Personally, I don't think we will ever see a vapor chamber-equipped heatsink for enthusiast or "gamer"-branded setups. There is actually a simple reason for this. As I stated above, for a vapor chamber to work as advertised there needs to be a direct and short path between the item emitting heat and the cooling array (in this case the fins). That isn't all that hard but in order to disperse all of the heat built up within the vapor chamber a large surface area of fins is needed. This doesn't mean height as we have seen with modern heatsinks but rather WIDTH is needed to maximinze the number of fins for efficient heat distribution.

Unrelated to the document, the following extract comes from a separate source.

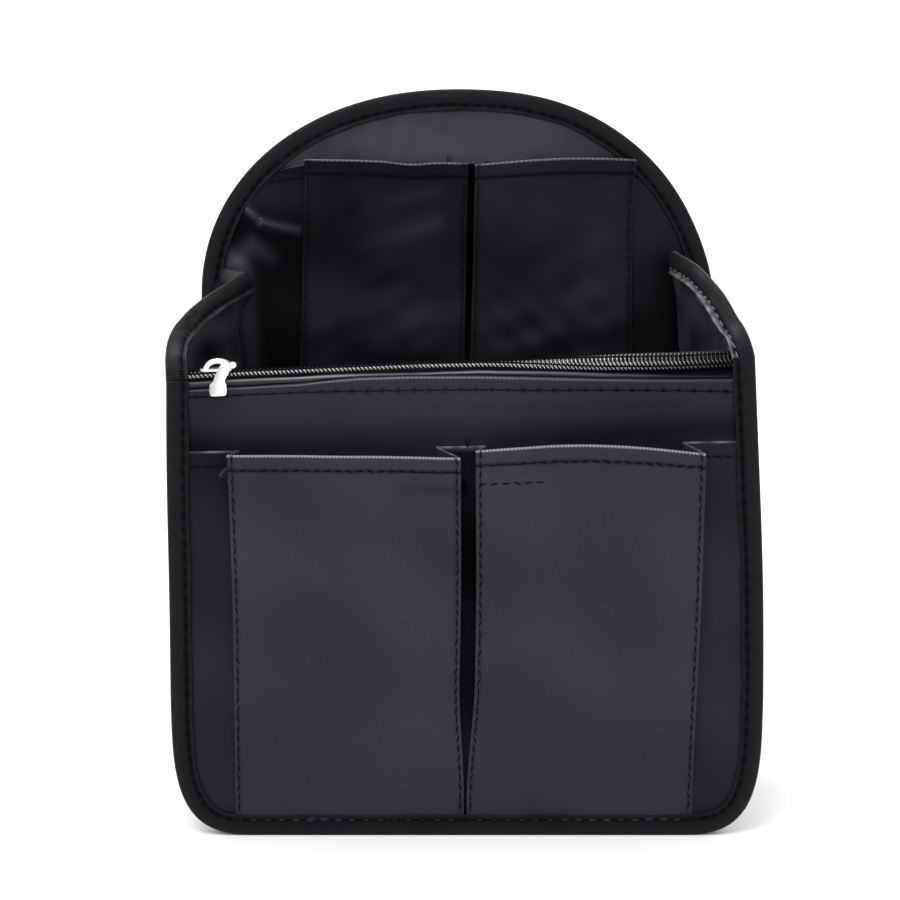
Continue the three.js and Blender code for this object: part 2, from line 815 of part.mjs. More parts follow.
// Front panel with its pocket band and zip
function frontPanel() {
  const group = new THREE.Group();
  group.add(
    piece('front_binding', frontBinding(), 'tape'),
    piece('front_pocket_band', frontBand(), 'shell'),
    piece('front_cover', frontLayer(frontStack.cover, layerInset, coverTop), 'shell'),
    piece('zip_pocket_back', frontLayer(frontStack.pocketBack, layerInset, pocketBackTop), 'lining'),
    piece('front_board', frontLayer(frontStack.board, layerInset + boardMargin, frontBoardTop), 'board'),
    piece('front_lining', frontLayer(frontStack.lining, layerInset, liningTop), 'lining'),
    piece('zip_tape_front', zipTape(-1, frontStack.zipTapeFront), 'tape'),
    piece('zip_tape_back', zipTape(1, frontStack.zipTapeBack), 'tape'),
    piece('zip_coil_front', coilRow(-1), 'coil'),
    piece('zip_coil_back', coilRow(1), 'coil'),
  );
  return group;
}

function frontBand() {
  const path = insetPath(frontPath(frontHeight), tuckUnderBinding, false);
  return pocketBand(frontPocket, frontHeight, frontStack.pocketBand, path);
}

function backBand() {
  const path = insetPath(backPath(), tuckUnderBinding, true);
  return pocketBand(backPocket, backHeight, backStack.pocketBand, path);
}

// Back panel with its pocket band, and the walls that join the two panels
function backPanel() {
  const group = new THREE.Group();
  group.add(
    piece('back_binding', backBinding(), 'tape'),
    piece('back_pocket_band', backBand(), 'lining'),
    piece('back_lining', backLayer(backStack.lining, layerInset), 'lining'),
    piece('back_board', backLayer(backStack.board, layerInset + boardMargin), 'board'),
    piece('back_cover', backLayer(backStack.cover, layerInset), 'shell'),
    piece('bottom_wall', bottomWall(), 'lining'),
  );
  for (const [name, side] of [['left', -1], ['right', 1]]) {
    group.add(
      piece(`side_wall_${name}`, sideWall(side), 'lining'),
      piece(`side_top_binding_${name}`, sideTopBinding(side), 'tape'),
    );
  }
  return group;
}

// Slider on the chain, its crown and the hanging tab
function zipSlider() {
  const place = slouchedPoint(new THREE.Vector3(sliderX, chainFromFront, chainHeight));
  const slider = new THREE.Group();
  slider.position.copy(place);
  slider.rotation.y = -Math.atan((riseShare * chainHeight) / (baseWidth / 2));
  const rolled = new THREE.Group();
  rolled.rotation.x = chainTilt;
  const crown = piece('slider_crown', sliderCrown(), 'nickel');
  crown.position.z = sliderHalfHeight + crownSeatGap;
  const tab = piece('pull_tab', pullTab(), 'nickel');
  tab.position.z = crown.position.z + crownBarHeight;
  tab.rotation.x = -(chainTilt + tabHang);
  rolled.add(piece('slider_body', sliderBody(), 'nickel'), crown, tab);
  slider.add(rolled);
  return slider;
}

// The origin is under the middle of the organiser, where it stands
const organiser = new THREE.Group();
organiser.add(frontPanel(), backPanel(), zipSlider());
const bounds = new THREE.Box3().setFromObject(organiser, true);
const middle = bounds.getCenter(new THREE.Vector3());
organiser.position.set(-middle.x, -middle.y, -bounds.min.z);

export default organiser;
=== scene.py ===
# Looks for a small backpack's organiser insert: cloth panels, pleated pockets, folded side walls,
# edge tapes, stitching, a coil zip and its nickel slider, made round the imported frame.
import math
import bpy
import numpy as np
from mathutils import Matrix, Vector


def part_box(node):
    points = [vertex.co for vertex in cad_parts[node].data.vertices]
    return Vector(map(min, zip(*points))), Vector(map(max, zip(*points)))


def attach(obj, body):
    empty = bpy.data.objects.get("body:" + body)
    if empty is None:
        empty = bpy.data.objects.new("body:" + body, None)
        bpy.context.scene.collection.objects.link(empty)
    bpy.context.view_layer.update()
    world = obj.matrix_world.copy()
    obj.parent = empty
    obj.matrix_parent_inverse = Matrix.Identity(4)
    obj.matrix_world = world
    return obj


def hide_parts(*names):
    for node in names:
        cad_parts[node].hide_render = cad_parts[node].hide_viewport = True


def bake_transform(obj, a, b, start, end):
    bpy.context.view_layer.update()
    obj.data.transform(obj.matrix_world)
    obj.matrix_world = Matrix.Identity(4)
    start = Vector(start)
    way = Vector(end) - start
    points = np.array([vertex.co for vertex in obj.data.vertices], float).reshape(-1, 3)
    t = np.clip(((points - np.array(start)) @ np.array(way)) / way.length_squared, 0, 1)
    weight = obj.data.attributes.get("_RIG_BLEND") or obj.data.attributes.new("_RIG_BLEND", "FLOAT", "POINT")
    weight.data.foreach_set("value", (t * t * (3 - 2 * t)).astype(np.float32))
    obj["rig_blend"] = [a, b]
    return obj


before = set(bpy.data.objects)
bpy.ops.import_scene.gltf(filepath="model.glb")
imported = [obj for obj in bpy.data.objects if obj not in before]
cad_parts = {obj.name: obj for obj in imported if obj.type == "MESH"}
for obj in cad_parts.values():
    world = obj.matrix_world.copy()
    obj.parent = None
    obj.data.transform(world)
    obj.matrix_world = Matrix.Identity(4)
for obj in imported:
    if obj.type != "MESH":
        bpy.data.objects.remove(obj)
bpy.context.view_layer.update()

from types import SimpleNamespace

import bmesh
import bpy
import numpy as np
from bpy.props import FloatProperty, FloatVectorProperty, PointerProperty
from mathutils import Vector

bl_info = {
    "name": "Organiser insert",
    "version": (1, 0, 0),
    "blender": (4, 5, 0),
    "location": "3D View > Sidebar > Organiser",
    "description": "Makes the cloth, tapes, zip and metal of a backpack organiser insert",
    "category": "Add Mesh",
}

MM = 0.001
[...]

This total surface area which is VERY close to the CPU causes an issue: motherboard VRM and chipset heatsink designs not to mention memory locations don't allow for much space between the CPU socket and an area of potential conflict. This is why heatpipes are used. They extend the fin array up and over any "higher" areas on the board but at the same time cause a bottleneck in the cooling process.

Vapor chambers can be used on GPUs and in laptops because both have low-slung components. There is simply no way to make a vapor chamber heatsink that is designed in such a way that it somehow avoids the frankly idiotic cooling features on every enthusiast motherboard.